*** Source material ***
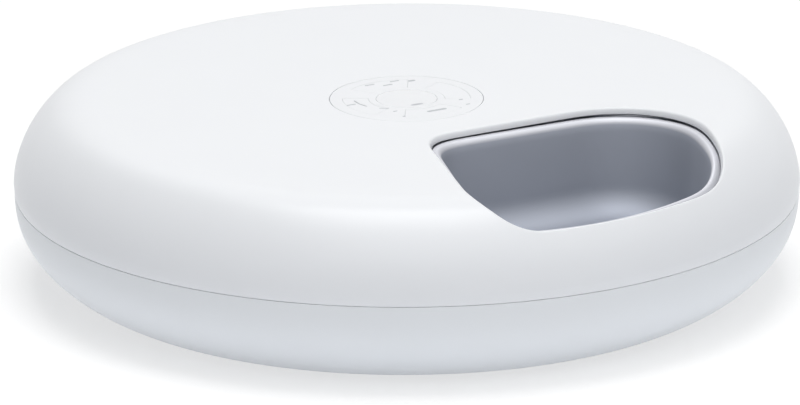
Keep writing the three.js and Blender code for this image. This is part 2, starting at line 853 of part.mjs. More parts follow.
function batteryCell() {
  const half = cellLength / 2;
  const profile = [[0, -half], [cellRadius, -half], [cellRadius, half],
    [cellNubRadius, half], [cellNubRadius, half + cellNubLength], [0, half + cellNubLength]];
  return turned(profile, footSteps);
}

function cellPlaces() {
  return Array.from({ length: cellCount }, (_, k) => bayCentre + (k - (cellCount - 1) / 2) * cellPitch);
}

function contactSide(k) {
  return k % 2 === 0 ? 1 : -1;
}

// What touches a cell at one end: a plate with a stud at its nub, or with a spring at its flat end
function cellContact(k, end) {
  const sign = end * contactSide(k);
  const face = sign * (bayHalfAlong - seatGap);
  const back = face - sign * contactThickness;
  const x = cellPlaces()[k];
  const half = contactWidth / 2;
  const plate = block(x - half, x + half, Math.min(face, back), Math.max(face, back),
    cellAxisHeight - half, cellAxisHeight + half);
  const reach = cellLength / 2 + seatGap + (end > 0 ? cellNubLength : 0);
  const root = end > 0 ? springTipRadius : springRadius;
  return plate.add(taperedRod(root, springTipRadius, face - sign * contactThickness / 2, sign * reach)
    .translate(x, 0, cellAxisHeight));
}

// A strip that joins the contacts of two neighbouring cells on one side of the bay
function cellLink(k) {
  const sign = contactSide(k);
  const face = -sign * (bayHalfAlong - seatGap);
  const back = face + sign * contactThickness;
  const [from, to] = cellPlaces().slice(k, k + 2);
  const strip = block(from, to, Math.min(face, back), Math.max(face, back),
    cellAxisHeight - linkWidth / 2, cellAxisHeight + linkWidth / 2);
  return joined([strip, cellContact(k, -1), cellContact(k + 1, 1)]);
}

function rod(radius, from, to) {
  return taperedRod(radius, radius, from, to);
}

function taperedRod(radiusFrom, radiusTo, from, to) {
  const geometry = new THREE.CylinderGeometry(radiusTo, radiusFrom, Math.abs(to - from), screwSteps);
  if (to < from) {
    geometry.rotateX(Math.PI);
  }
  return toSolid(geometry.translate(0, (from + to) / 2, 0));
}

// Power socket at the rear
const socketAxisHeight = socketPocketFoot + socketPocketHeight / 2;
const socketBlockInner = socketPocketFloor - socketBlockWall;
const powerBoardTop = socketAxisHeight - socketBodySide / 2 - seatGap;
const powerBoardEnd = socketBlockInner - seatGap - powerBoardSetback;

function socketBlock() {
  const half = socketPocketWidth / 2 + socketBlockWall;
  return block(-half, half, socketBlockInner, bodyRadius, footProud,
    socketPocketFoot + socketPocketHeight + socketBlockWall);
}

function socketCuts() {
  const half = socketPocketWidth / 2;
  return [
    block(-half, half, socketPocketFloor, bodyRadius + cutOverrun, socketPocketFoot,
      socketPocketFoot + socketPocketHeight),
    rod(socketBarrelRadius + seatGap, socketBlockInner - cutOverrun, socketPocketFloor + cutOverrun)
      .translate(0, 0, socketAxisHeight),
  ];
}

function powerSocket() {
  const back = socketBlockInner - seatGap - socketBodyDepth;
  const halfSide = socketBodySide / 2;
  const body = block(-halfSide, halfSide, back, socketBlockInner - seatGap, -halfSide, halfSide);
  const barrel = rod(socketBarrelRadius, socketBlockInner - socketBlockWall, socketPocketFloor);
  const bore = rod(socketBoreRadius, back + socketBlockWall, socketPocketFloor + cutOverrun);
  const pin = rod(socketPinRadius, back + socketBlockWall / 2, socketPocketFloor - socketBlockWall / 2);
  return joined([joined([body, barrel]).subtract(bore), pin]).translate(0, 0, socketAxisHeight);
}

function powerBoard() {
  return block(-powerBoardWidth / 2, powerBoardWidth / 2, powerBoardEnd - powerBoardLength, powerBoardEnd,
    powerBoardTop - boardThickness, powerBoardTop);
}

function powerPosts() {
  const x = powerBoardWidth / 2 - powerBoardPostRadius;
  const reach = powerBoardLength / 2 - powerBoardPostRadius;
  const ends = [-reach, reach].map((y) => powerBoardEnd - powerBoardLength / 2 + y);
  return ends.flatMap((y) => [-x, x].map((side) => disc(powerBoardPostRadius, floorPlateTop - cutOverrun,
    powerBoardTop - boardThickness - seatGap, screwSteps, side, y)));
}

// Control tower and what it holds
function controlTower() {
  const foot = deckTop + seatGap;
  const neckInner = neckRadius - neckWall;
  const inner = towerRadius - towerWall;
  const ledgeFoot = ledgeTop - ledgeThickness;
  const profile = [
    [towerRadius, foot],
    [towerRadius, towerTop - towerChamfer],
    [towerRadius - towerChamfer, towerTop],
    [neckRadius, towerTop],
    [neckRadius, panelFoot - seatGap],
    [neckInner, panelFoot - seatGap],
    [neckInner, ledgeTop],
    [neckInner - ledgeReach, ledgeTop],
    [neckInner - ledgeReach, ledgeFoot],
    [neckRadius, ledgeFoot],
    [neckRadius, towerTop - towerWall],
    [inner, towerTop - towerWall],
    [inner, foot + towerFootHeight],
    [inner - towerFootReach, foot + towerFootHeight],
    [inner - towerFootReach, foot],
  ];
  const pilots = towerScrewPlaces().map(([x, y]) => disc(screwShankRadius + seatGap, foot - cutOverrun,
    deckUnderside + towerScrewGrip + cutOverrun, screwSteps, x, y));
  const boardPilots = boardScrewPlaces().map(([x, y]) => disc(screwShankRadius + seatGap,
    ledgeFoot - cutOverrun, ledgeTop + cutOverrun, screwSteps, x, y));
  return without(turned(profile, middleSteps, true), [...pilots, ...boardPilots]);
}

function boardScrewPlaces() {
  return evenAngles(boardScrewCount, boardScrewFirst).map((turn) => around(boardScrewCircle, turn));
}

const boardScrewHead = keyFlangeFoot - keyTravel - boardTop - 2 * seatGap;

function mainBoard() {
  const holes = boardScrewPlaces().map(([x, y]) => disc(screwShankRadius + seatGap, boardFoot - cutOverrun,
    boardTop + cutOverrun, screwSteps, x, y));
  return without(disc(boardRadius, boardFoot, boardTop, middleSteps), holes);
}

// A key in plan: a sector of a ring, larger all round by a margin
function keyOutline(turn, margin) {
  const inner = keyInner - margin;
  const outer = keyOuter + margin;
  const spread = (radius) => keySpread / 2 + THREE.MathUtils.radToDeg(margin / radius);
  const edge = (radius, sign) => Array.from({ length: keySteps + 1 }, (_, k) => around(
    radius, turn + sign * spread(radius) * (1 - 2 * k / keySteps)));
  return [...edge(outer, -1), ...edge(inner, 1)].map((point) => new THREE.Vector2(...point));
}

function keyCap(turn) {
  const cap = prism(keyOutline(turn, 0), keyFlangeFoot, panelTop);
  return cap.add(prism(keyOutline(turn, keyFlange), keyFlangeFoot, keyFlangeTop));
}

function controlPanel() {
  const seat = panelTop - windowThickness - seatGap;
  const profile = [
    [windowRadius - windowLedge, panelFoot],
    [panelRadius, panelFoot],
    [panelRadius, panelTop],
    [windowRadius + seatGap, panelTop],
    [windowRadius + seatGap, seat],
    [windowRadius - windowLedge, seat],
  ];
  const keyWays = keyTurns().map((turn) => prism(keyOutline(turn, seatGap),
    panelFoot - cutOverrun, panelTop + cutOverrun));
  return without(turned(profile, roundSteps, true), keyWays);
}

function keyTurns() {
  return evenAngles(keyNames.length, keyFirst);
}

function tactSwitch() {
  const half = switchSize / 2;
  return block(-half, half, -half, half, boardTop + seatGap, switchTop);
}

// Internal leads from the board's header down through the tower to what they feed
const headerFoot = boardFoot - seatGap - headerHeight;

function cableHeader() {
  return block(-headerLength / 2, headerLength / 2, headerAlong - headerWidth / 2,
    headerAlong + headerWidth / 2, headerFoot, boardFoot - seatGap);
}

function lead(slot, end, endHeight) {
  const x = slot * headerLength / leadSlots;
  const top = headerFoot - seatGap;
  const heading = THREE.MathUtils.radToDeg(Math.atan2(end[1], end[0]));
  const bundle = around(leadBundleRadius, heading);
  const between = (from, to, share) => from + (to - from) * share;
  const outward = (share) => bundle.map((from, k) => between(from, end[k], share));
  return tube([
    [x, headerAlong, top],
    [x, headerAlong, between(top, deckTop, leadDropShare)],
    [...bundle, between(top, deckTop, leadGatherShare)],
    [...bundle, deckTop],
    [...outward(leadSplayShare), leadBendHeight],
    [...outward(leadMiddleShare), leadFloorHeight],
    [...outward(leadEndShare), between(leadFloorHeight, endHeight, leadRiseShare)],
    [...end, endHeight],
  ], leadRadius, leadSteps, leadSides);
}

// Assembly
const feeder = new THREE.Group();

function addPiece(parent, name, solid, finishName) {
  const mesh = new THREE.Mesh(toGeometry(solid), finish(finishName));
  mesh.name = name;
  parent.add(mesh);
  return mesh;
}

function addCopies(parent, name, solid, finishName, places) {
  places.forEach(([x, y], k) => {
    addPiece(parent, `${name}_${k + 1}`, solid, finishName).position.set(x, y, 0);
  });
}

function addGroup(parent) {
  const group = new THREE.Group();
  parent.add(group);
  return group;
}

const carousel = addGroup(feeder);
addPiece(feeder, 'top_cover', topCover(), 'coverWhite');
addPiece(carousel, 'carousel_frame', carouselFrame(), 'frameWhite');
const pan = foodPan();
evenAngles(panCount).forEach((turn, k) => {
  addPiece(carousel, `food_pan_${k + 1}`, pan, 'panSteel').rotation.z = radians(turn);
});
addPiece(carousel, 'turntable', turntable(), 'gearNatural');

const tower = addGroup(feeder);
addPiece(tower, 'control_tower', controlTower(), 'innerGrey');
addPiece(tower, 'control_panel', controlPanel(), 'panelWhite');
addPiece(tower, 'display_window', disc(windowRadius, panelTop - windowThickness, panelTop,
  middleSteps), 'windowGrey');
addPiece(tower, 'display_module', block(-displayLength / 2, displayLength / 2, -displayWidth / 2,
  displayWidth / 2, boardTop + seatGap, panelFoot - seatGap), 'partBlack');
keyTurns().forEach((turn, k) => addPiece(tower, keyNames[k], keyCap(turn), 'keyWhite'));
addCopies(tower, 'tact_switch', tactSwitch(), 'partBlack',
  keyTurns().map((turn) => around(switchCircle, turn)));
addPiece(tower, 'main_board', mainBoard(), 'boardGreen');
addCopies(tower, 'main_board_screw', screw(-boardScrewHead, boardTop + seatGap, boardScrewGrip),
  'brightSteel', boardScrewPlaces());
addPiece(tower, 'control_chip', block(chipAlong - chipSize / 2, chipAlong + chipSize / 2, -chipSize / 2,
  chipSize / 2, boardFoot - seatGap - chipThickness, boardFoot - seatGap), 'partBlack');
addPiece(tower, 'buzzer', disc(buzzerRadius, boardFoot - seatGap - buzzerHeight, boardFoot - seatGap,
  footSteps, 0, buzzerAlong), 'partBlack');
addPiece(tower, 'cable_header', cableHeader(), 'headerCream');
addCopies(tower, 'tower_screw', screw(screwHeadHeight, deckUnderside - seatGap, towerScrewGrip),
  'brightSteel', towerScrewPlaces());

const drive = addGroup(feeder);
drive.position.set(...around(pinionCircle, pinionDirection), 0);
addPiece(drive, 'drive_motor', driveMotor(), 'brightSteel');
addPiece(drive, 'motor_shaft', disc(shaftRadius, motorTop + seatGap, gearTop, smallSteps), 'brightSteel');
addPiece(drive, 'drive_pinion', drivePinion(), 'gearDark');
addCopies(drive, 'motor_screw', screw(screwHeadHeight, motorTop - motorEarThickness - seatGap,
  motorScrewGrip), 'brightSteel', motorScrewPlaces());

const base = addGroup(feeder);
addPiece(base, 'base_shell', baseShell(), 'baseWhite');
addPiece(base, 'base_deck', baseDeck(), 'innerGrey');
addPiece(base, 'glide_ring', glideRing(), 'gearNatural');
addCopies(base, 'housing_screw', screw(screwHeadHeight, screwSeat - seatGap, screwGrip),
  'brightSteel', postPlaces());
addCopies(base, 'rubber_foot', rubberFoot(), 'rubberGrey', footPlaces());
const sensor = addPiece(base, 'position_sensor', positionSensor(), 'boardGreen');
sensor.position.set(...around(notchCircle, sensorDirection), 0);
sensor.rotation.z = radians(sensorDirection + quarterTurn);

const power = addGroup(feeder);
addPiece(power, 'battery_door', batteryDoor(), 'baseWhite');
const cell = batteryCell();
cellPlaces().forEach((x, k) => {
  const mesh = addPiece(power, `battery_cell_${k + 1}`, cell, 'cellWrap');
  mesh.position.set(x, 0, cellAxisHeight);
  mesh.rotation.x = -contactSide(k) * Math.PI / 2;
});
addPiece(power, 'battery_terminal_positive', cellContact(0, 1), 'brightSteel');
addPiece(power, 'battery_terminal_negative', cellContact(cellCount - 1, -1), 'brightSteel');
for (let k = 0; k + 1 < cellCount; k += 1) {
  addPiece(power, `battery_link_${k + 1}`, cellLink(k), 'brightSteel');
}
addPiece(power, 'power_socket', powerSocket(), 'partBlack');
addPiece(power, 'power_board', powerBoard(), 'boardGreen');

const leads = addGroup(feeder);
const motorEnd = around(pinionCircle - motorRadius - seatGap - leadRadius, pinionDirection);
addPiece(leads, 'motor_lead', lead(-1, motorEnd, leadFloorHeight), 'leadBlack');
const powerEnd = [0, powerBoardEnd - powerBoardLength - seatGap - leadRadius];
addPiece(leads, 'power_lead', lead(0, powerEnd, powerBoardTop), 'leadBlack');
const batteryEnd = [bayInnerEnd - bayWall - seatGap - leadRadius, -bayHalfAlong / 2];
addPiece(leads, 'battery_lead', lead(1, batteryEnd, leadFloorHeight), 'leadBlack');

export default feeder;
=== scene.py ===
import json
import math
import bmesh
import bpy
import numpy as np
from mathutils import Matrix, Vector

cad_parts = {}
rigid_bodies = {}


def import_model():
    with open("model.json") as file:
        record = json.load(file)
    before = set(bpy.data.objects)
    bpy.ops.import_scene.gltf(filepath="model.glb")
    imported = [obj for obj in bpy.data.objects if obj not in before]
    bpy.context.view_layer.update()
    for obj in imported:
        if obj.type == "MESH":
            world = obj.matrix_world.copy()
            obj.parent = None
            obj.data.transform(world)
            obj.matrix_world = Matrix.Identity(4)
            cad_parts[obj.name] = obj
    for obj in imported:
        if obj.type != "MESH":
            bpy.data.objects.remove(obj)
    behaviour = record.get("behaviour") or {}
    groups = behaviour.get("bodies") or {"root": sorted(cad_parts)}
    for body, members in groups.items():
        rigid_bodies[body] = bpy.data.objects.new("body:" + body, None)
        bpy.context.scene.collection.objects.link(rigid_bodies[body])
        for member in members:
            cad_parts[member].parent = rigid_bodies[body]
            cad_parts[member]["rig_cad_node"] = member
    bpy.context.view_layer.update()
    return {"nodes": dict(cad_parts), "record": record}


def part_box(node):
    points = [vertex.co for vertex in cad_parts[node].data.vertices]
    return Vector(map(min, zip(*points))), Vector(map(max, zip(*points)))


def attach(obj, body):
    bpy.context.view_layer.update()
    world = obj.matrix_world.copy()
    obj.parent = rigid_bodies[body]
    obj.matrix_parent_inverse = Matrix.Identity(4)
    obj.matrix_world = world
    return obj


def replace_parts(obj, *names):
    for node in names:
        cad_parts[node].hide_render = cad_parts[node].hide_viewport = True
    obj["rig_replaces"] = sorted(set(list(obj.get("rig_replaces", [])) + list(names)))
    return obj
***
● Task brief
Where a line holds "root", copy it out.

● Result
  const root = end > 0 ? springTipRadius : springRadius;
  return plate.add(taperedRod(root, springTipRadius, face - sign * contactThickness / 2, sign * reach)
    groups = behaviour.get("bodies") or {"root": sorted(cad_parts)}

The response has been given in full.